The Chills’ previous releases brimmed with political indignation. Yet Snow Bound leans towards paucity as references to the current political climate are scattered throughout. “Scarred” opens with the lyrics “It’s a tall order – a wall across my border For a lost cause – keeping peace and order” reflecting unpopular political diatribes. Similarly, “Complex” references military conquests in which “we used fear – all forts manned for invasion / They then fell – enslaved billions made a breakaway / Now there’s will – all shades build a fairer nation”. Oli Wilson’s organ is subtle but endows the track with a sinister energy. The lyrics are vague enough, so any of the half-baked global military strategies causing mass resettlement. But it is “In Harmony” that captures the current political ennui and perseverance: “In harmony / We hear of their crimes / While sharing hard times / Yet we still believe in harmony.” The inclusion of ‘we still’ is both flippant and heartfelt as the lyrics imply wasting optimism while maintaining a semblance of positivism regardless of violence and adversity. The rolling keyboards musically reaffirm the suggestion that sanguineness is in reach.
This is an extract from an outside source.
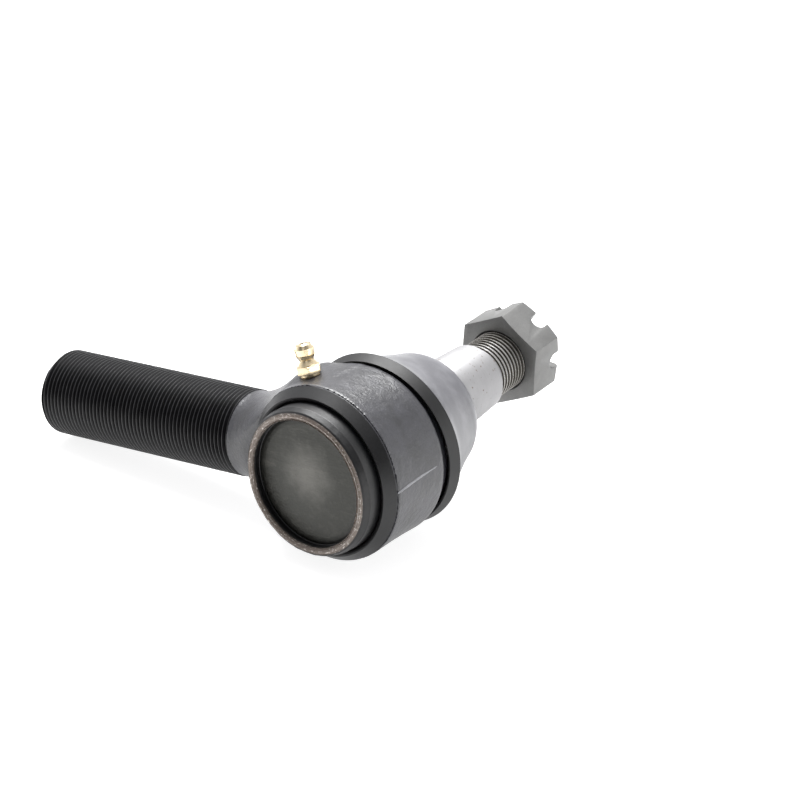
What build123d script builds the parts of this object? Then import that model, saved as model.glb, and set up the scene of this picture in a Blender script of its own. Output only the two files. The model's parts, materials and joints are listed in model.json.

The album’s last lyrics are “believe in harmony” concretizing a confidence and expectancy of faith. Snow Bound musically captures the band’s depth and versatility while demonstrating their creativity and willingness to embrace new directions. Snow Bound impeccably captures the pathways leading to emotional growth and awareness. The optimism suits the Chills and makes for an invigorating album.